Unlimited spending driven by Republican groups is responsible for an outsized share of advertising in the 2012 campaign season that feeds the markedly negative stream of ads, according to an academic analysis released on Wednesday. Super PACs, or political action committees, and tax-exempt advocacy groups accounted for nearly a third of all the ads aired in the U.S. presidential race, according to a study by the Wesleyan Media Project that analyzed broadcast and national cable spots run between April 26 and Sept. 8. “The key dynamic of this campaign is the increased presence of these outside groups in all key races across the federal landscape,” said Michael Franz, co-director of the project and associate professor of government at Bowdoin College in Maine. Republican outside groups are largely responsible for this year’s trend. Of 302,580 ads backing Republican presidential candidate Mitt Romney, outside groups funded 54 percent, spending $117.5 million. Meanwhile, the official Romney campaign spent $37.8 million for 30 percent of the pro-Romney ads. “We’ve never seen that big of a share of outside group spending in presidential races before,” Franz said.
Democrats have been unable to match the fundraising prowess of these unlimited-funding groups. President Barack Obama’s re-election campaign paid $123.4 million for 89 percent of a total of 315,556 ads backing him, while groups helped with 9 percent of those ads, investing $14.1 million.

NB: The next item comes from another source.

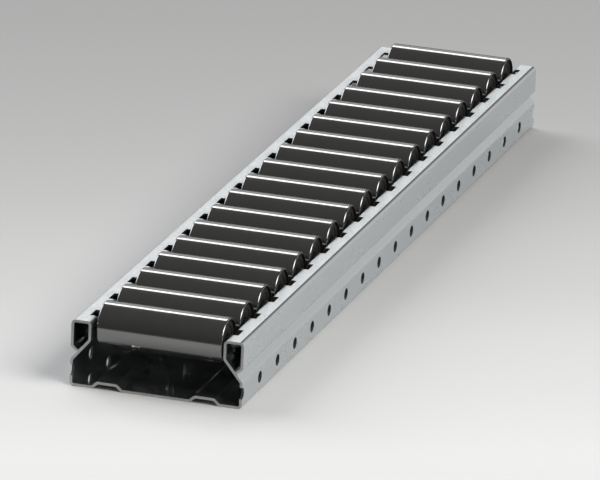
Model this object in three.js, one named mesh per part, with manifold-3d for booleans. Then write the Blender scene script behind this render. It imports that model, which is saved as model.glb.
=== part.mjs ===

In 2008, outside groups funded 2 percent of pro-Obama ads and less than 4 percent of ads supporting his Republican rival, John McCain, according to the study. In 2010, the U.S. Supreme Court in its landmark “Citizens United” ruling removed limits on corporate and union spending in elections, paving the way for Super PACs and tax-exempt advocacy groups to raise and spend unlimited funds this election as long they do not coordinate their efforts with official campaigns.